Je menai mon Pindare à l’heure de la messe dans la galerie de Versailles. L’Œil-de-Bœuf était rayonnant : le renvoi de M. Necker avait exalté les esprits ; on se croyait sûr de la victoire : peut-être Sanson[1] et Simon[2], mêlés dans la foule, étaient spectateurs des joies de la famille royale.

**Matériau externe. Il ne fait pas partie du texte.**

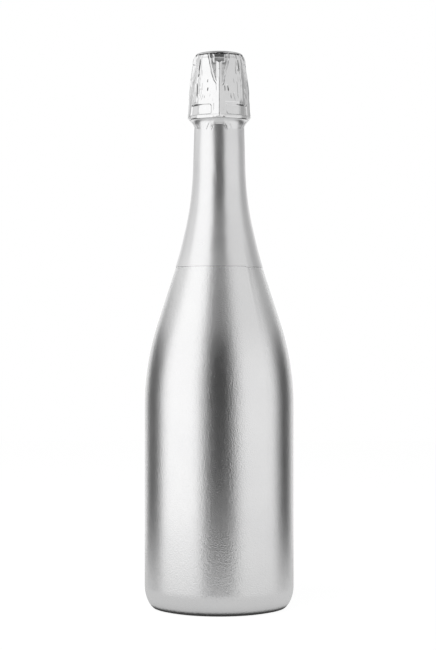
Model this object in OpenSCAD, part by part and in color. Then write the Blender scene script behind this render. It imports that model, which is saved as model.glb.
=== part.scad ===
/* [Glass] */
// Diameter of the glass body
body_d = 87.2; // [80:0.1:96]
// Height at which the straight body turns into the shoulder
body_h = 118.5; // [100:0.5:140]
// Radius of the outward curve at the top of the body
shoulder_r = 161; // [130:1:190]
// Steepest lean of the shoulder from upright, in degrees
shoulder_lean = 17.9; // [16:0.1:21]
// Radius of the inward curve from shoulder to neck
sweep_r = 220; // [180:1:250]
// Lean of the neck from upright, in degrees
neck_lean = 1.7; // [1:0.1:2.5]
// Diameter of the neck just under the collar
neck_d = 28.4; // [27:0.1:30]
// Length of the neck from the end of the shoulder to the collar
neck_h = 28; // [18:0.1:36]
// Width of the rounded heel
heel_w = 7.4; // [5:0.1:10]
// Height of the rounded heel
heel_h = 13.6; // [9:0.1:17]
// Width of the flat ring that the bottle stands on
foot_w = 2.2; // [1.5:0.1:4]
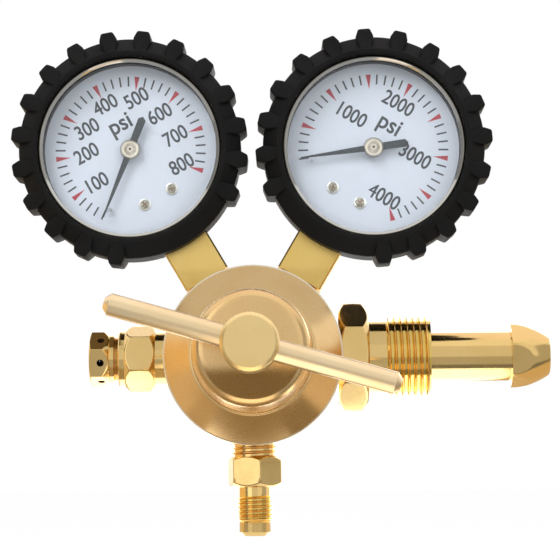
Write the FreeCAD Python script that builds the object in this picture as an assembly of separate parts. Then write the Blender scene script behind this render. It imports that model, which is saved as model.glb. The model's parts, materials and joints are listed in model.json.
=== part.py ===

La reine passa avec ses deux enfants ; leur chevelure blonde semblait attendre des couronnes : madame la duchesse d’Angoulême, âgée de onze ans, attirait les yeux par un orgueil virginal ; belle de la noblesse du rang et de l’innocence de la jeune fille, elle semblait dire comme la fleur d’oranger de Corneille, dans la Guirlande de Julie :


J’ai la pompe de ma naissance.

Le petit Dauphin marchait sous la protection de sa sœur, et M. Du Touchet suivait son élève ; il m’aperçut et me montra obligeamment à la reine. Elle me fit, en me jetant un regard avec un sourire, ce salut

  1. Sanson (Charles-Henri), né en 1739. Il fut nommé exécuteur des hautes-œuvres le 1er février 1778. Louis, par la grâce de Dieu, roi de France et de Navarre, qui lui accordait, ce jour-là, ses lettres de provision, devait, quinze ans plus tard, mourir de sa main. — Charles-Henri Sanson, que la plupart des biographes font à tort mourir en 1793, quelques mois après l’exécution de Louis XVI, n’a cesse d’exercer ses fonctions de bourreau que le 13 fructidor an III (30 août 1795), époque à laquelle il sollicita sa mise à la retraite. Le 4 pluviôse an X (24 janvier 1802), il réclamait une pension pour ses services. On ignore la date de sa mort. (G. Lenotre, la Guillotine pendant la Révolution.)
  2. Simon (Antoine), savetier et membre de la Commune de Paris ; nommé instituteur du fils de Louis XVI le 1er juillet 1793 ; — guillotiné le 10 thermidor an II (28 juillet 1794).